• **Data shown**
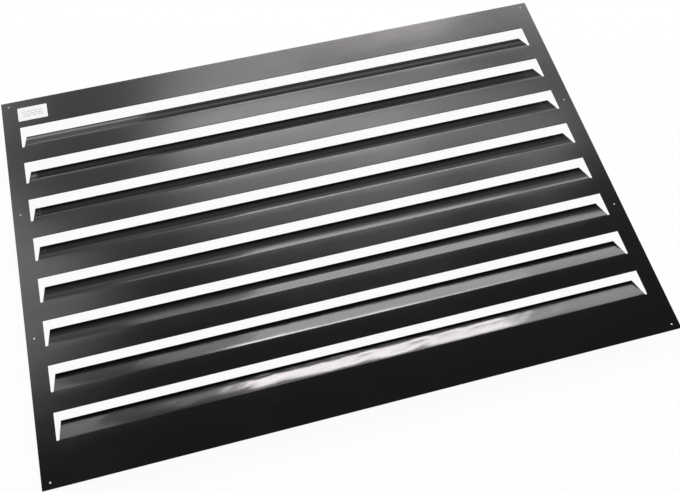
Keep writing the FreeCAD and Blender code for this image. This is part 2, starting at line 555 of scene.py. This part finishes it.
# Linear colours.
COATING_BLACK = (0.0066, 0.0062, 0.0062, 1)
# The lighter coating of the flaps is painted light, not dust: it stands in for light that the flaps
# mirror.
PAINTED_LIGHT_COATING = (0.026, 0.025, 0.025, 1)
DUST_SPECK = (0.4, 0.38, 0.36, 1)
LABEL_PAPER = (0.88, 0.88, 0.88, 1)
HANDLED_PAPER = (0.6, 0.59, 0.57, 1)
PRINT_GREY = (0.2, 0.2, 0.21, 1)

# The coating is glossier on the flaps than on the face. Smears make it a little duller.
FACE_ROUGHNESS = 0.2
FLAP_ROUGHNESS = 0.12
SMEAR_ROUGHNESS = 0.03
GLOSSY_DEPTH = 0.3 * MM

# The coating's finer pebbles, as shares of its larger ones, and the sheet's long ripples.
FINE_PEBBLE_SIZE = 0.35
FINE_PEBBLE_DEPTH = 0.3
RIPPLE_SQUEEZE = 2.5

# The dish in the shading of the flaps: the angle that it takes off their lean. The curl of
# the lip is a height in metres for each square metre of depth past the lip's start.
TOP_FLAP_DISH = math.radians(10)
BOTTOM_FLAP_DISH = math.radians(15.3)
TOP_DISH_FADE = 4 * MM
DISH_FADE_POWER = 1.5
LIP_START = 7.5 * MM
LIP_CURL = 30

# The waves in the shading of the lowest flaps. They start and are full at heights given as
# shares of the panel's height from its middle, and are centred on the noise's usual level.
WAVE_SLANT = math.radians(36)
WAVE_STRETCH = 4
USUAL_NOISE = 0.52
WAVES_START = -0.2
WAVES_FULL = -0.36
WAVE_EASE_DEPTH = 6 * MM

# What stays of the painted light on the flaps at their free edges, and where cloudy smears and dust
# specks gather.
EDGE_PAINTED_LIGHT = 0.3
SMEAR_TURN = 0.6
SMEAR_SQUEEZE = 2.4
SMEAR_EDGES = (0.45, 0.75)
SPECK_CORE = 0.5
SPECK_PATCH_SIZE = 9.0
SPECK_PATCH_EDGES = (0.4, 0.7)

# The print: its share of the label, and how its dashes, rows and margins begin and end.
PRINT_LENGTH_SHARE = 0.72
PRINT_HEIGHT_SHARE = 0.5
PRINT_ROWS = 3.0
PRINT_STRENGTH = 0.6
DASH_SIZE = 2 * MM
DASH_EDGES = (0.42, 0.58)
ROW_JUMP = 0.37
ROW_EDGES = (0.34, 0.2)
SIDE_EDGES = (0.5, 0.47)
TOP_EDGES = (0.5, 0.49)


def noise(tree, place, size, detail=2.0, roughness=0.5):
    """Soft noise from 0 to 1 whose patches are about as large as the size."""
    scale = size.reciprocal() if isinstance(size, Quantity) else 1 / size
    node = add_node(tree, "ShaderNodeTexNoise", {
        "Vector": place,
        "Scale": scale,
        "Detail": detail,
        "Roughness": roughness,
    })
    return Quantity(tree, node.outputs[0])


def squeezed(tree, place, squeeze, turn=0.0):
    """A place for a pattern that is squeezed up the panel and turned about +Z."""
    node = add_node(tree, "ShaderNodeMapping", {
        "Vector": place,
        "Rotation": (0, 0, turn),
        "Scale": (1, squeeze, 1),
    })
    return Quantity(tree, node.outputs[0])


def ramp(tree, value, low, high, to_low=0.0, to_high=1.0):
    """A smooth step between two results while the value goes from low to high."""
    node = add_node(tree, "ShaderNodeMapRange", {
        "Value": value,
        "From Min": low,
        "From Max": high,
        "To Min": to_low,
        "To Max": to_high,
    }, interpolation_type="SMOOTHSTEP")
    return Quantity(tree, node.outputs[0])


def blend_colour(tree, share, first, second):
    """The first colour where the share is 0, the second where it is 1."""
    node = add_node(tree, "ShaderNodeMix", {"Factor": share}, data_type="RGBA")
    feed(tree, node.inputs[6], first)
    feed(tree, node.inputs[7], second)
    return Quantity(tree, node.outputs[2])


def depth_below(tree, place, face_height):
    """How deep a place lies below the sheet's face."""
    above = parts_of(tree, place)[2]
    return -above + face_height


def new_effect(name, result, numbers):
    """A shader group that reads a place and some named numbers and puts out one number."""
    inputs = [("Place", PLACE, None), *((each, NUMBER, value) for each, value in numbers.items())]
    return new_group(name, "ShaderNodeTree", inputs, [(result, NUMBER)])


def make_coating_grain():
    """The fine pebbled surface of a baked coating."""
    tree, given, end = new_effect("coating grain", "Height", {
        "Pebble size": 0.001,
        "Depth": 0.00001,
    })
    large = noise(tree, given["Place"], given["Pebble size"], detail=1.0)
    small = noise(tree, given["Place"], given["Pebble size"] * FINE_PEBBLE_SIZE)
    feed(tree, end.inputs["Height"], (large + small * FINE_PEBBLE_DEPTH) * given["Depth"])
    return tree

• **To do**
From the first line above through the line that contains "WAVE_EASE_DEPTH = 6 * MM", quote each line exactly. Output nothing more.

• **Result of this exercise**
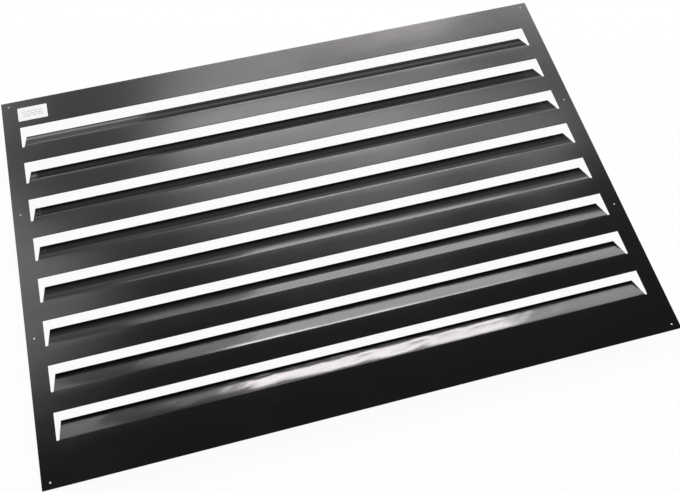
Keep writing the FreeCAD and Blender code for this image. This is part 2, starting at line 555 of scene.py. This part finishes it.
# Linear colours.
COATING_BLACK = (0.0066, 0.0062, 0.0062, 1)
# The lighter coating of the flaps is painted light, not dust: it stands in for light that the flaps
# mirror.
PAINTED_LIGHT_COATING = (0.026, 0.025, 0.025, 1)
DUST_SPECK = (0.4, 0.38, 0.36, 1)
LABEL_PAPER = (0.88, 0.88, 0.88, 1)
HANDLED_PAPER = (0.6, 0.59, 0.57, 1)
PRINT_GREY = (0.2, 0.2, 0.21, 1)

# The coating is glossier on the flaps than on the face. Smears make it a little duller.
FACE_ROUGHNESS = 0.2
FLAP_ROUGHNESS = 0.12
SMEAR_ROUGHNESS = 0.03
GLOSSY_DEPTH = 0.3 * MM

# The coating's finer pebbles, as shares of its larger ones, and the sheet's long ripples.
FINE_PEBBLE_SIZE = 0.35
FINE_PEBBLE_DEPTH = 0.3
RIPPLE_SQUEEZE = 2.5

# The dish in the shading of the flaps: the angle that it takes off their lean. The curl of
# the lip is a height in metres for each square metre of depth past the lip's start.
TOP_FLAP_DISH = math.radians(10)
BOTTOM_FLAP_DISH = math.radians(15.3)
TOP_DISH_FADE = 4 * MM
DISH_FADE_POWER = 1.5
LIP_START = 7.5 * MM
LIP_CURL = 30

# The waves in the shading of the lowest flaps. They start and are full at heights given as
# shares of the panel's height from its middle, and are centred on the noise's usual level.
WAVE_SLANT = math.radians(36)
WAVE_STRETCH = 4
USUAL_NOISE = 0.52
WAVES_START = -0.2
WAVES_FULL = -0.36
WAVE_EASE_DEPTH = 6 * MM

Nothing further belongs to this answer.